- WHAT IS BEING ASKED: What follows is a listing; give it again exactly, in its entirety.

- RAW DATA:

_ _ _ _

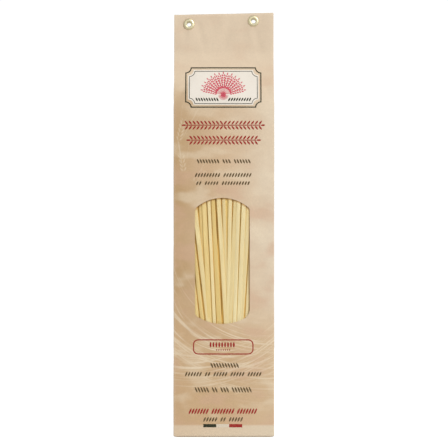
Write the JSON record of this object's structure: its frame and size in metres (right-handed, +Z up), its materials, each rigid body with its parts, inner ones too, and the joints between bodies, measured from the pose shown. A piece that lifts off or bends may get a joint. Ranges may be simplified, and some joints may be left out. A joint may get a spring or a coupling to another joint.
{
  "type": "pasta bag",
  "caption": "Tall block-bottomed paper bag of long flat pasta, with side gussets, an arched film window in front and a flat neck folded over and held by brass eyelets.",
  "frame": {"origin": "on the surface that the bag stands on, under the middle of its width and depth", "axes": "+Z up the bag, +X to the right as the window is seen from the front, +Y to the back; the window faces -Y"},
  "size_m": [0.078, 0.04, 0.331],
  "materials": {
    "bag_paper": "matte",
    "clear_film": "gloss",
    "dry_pasta": "satin",
    "eyelet_brass": "satin",
    "print_red": "matte",
    "print_brown": "matte",
    "print_green": "matte",
    "print_cream": "matte"
  },
  "bodies": {
    "root": {"paper_bag": "bag_paper", "window_film": "clear_film", "linguine": "dry_pasta", "eyelet_left": "eyelet_brass", "eyelet_right": "eyelet_brass"}
  },
  "joints": []
}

_ _ _ _

- RESULT FOR THIS EXERCISE:
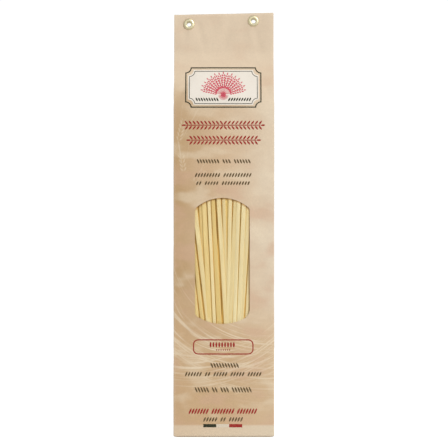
Write the JSON record of this object's structure: its frame and size in metres (right-handed, +Z up), its materials, each rigid body with its parts, inner ones too, and the joints between bodies, measured from the pose shown. A piece that lifts off or bends may get a joint. Ranges may be simplified, and some joints may be left out. A joint may get a spring or a coupling to another joint.
{
  "type": "pasta bag",
  "caption": "Tall block-bottomed paper bag of long flat pasta, with side gussets, an arched film window in front and a flat neck folded over and held by brass eyelets.",
  "frame": {"origin": "on the surface that the bag stands on, under the middle of its width and depth", "axes": "+Z up the bag, +X to the right as the window is seen from the front, +Y to the back; the window faces -Y"},
  "size_m": [0.078, 0.04, 0.331],
  "materials": {
    "bag_paper": "matte",
    "clear_film": "gloss",
    "dry_pasta": "satin",
    "eyelet_brass": "satin",
    "print_red": "matte",
    "print_brown": "matte",
    "print_green": "matte",
    "print_cream": "matte"
  },
  "bodies": {
    "root": {"paper_bag": "bag_paper", "window_film": "clear_film", "linguine": "dry_pasta", "eyelet_left": "eyelet_brass", "eyelet_right": "eyelet_brass"}
  },
  "joints": []
}